Over the past two decades, the Harbour laboratory has made great strides in understanding uveal melanoma, the most common primary cancer of the eye. The lab found that uveal melanomas can be divided into two basic forms, based on gene expression profile, mutation status, and chromosomal alterations. Class 1 uveal melanomas have low metastatic risk, whereas class 2 uveal melanomas have high metastatic risk. Based on this discovery, the lab developed a clinical prognostic test based on a 15-gene signature that has been prospectively validated in multiple studies and is currently the standard of care for precision medicine in this cancer type. Further, the lab discovered that mutational inactivation of the tumor suppressor BAP1 accounts for the class 2 uveal melanoma tumor type, as well as a novel BAP1 familial cancer syndrome, which is transmitted in an autosomal dominant fashion and can include uveal and cutaneous melanoma, mesothelioma, renal cell carcinoma, meningioma, and other cancer types.

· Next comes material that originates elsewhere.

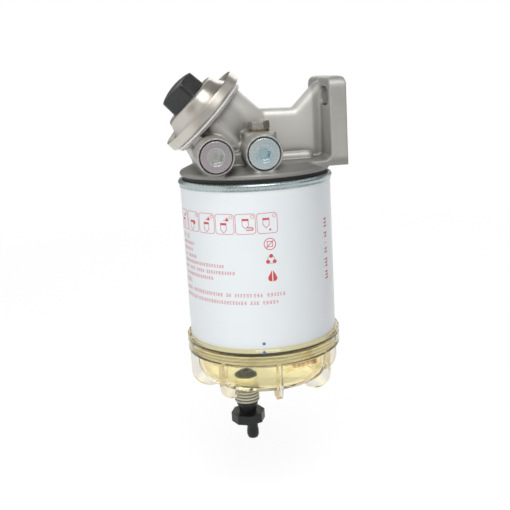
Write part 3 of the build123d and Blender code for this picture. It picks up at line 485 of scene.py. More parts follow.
@dataclass(frozen=True)
class ClearMoulding(Finish):
    """See-through moulded plastic: each wall looked through deepens its colour, most along its edges."""

    haze: Colour
    deep: Colour
    edge: Colour
    edge_radius: float = 0.0006
    bend: float = 1.18
    clear: float = 0.94
    rough: float = 0.03
    # Painted light: how strongly the plastic glows, though it is no lamp.
    glow: float = 0.0
    waves_per_m: float = 110.0
    wave_depth: float = 0.00003

    def skin(self, w: Wiring) -> tuple[NodeSocket, NodeSocket]:
        """Wire the colour with faint flow waves and warm edges.

        Args:
            w: the material's wiring.

        Returns:
            The colour's socket and the waves' socket.
        """
        waves = w.noise(self.waves_per_m, 3.0)
        clearer = tuple(1.0 - 0.85 * (1.0 - c) for c in self.haze)
        colour = w.tint(w.fit(waves, 0.3, 0.7), self.haze, clearer)
        slant = w.add("LayerWeight", {"Blend": 0.35}).outputs["Facing"]
        colour = w.tint(w.fit(slant, 0.15, 0.95), colour, self.deep)
        return w.tint(w.edges(self.edge_radius), colour, self.edge), waves

    def body(self, w: Wiring, waves: NodeSocket) -> dict[str, object]:
        """Wire how clear the plastic is and its painted glow, as inputs of the shader."""
        return {"Transmission Weight": self.clear, "Emission Strength": self.glow,
                "Roughness": w.fit(waves, 0.3, 0.7, self.rough, self.rough + 0.03)}

    def wire(self, w: Wiring) -> Material:
        """Wire the clear skin under a glossy coat, with a painted glow in its own haze colour.

        Args:
            w: the material's wiring.

        Returns:
            The finished material.
        """
        colour, waves = self.skin(w)
        return w.finish({"Base Color": colour, "IOR": self.bend, "Normal": w.bump(waves, self.wave_depth),
                         "Coat Weight": 0.6, "Coat Roughness": 0.04, "Coat IOR": 1.5,
                         "Emission Color": (*self.haze, 1.0), **self.body(w, waves)})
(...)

Recently, the lab discovered that the cancer-testis antigen PRAME can be aberrantly expressed in uveal melanoma, representing an independent prognostic factor in both class 1 and class 2 uveal melanomas. Further work in the lab has disclosed a functional role for PRAME in chromosomal instability, aneuploidy, and tumor progression.
The Harbour laboratory has established tumor samples and cell lines from a large number of primary human retinoblastoma samples, and undertaken an unprecedented scope and depth of genomic analysis that has disclosed a new understanding of retinoblastoma progression. The lab discovered ESRRG as one of the key drivers of retinoblastoma progression. This estrogen related orphan receptor plays an essential role in retinal development, hypoxic adaptation, and retinoblastoma progression.
Major research directions in the lab include:
- Elucidate how BAP1 mutations and aberrant PRAME expression drive uveal melanoma progression, with a focus on how these genomic aberrations alter the tumor immune microenvironment.
- Elucidate how aberrant ESRRG expression and other recurrent genomic aberrations in retinoblastoma drive tumor progression, metastasis and poor prognosis, with a focus on altered oxygen metabolism.
- Determine how to therapeutically disrupt key drivers of tumor progression in uveal melanoma and retinoblastoma.